On a further military posting in Morocco he met his future wife, Simonne Grésillon, a journalist with Agence France Presse and a convinced anti-colonialist. She was to be a major influence on his thinking: “My sails were well set by Simonne; she was my admiral.”
In 1949 he became diplomatic editor of Combat, a newspaper associated, in the postwar period, with Albert Camus. From 1957 until 1976, he worked for Le Monde, where he was eventually to become foreign editor.
He was in Egypt in 1956 when Gamal Abdel Nasser nationalised the Suez Canal. He strongly deprecated the ensuing Anglo-French intervention and retained an admiration for Nasser.

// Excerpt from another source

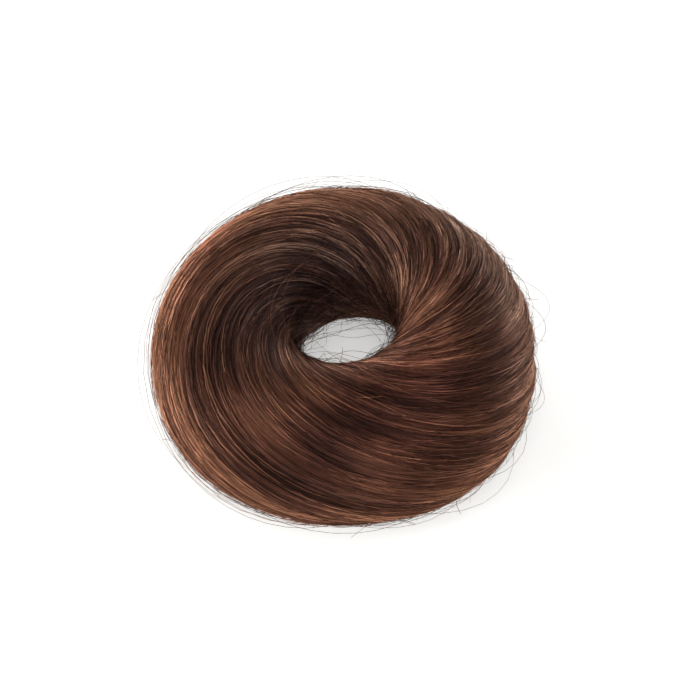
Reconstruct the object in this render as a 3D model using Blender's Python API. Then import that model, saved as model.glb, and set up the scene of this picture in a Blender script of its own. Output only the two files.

During the 1960s he began also to write for Le Nouvel Observateur, edited by his friend Jean Daniel.
In the 1960s too he embarked on his parallel career as a biographer, tackling Charles de Gaulle first in 1965 and returning to him, more sympathetically, in a three-volume study in the 1980s.
Among his other subjects were John F Kennedy, François Mitterrand, Greta Garbo, French prime ministers Léon Blum and Pierre Mendès France and the writers Montaigne, Montesquieu, Stendhal and Malraux.
Side by side with his vast literary output he somehow found the time to indulge his huge enthusiasms for opera, rugby and bullfighting. His wife, Simonne, died in 2011.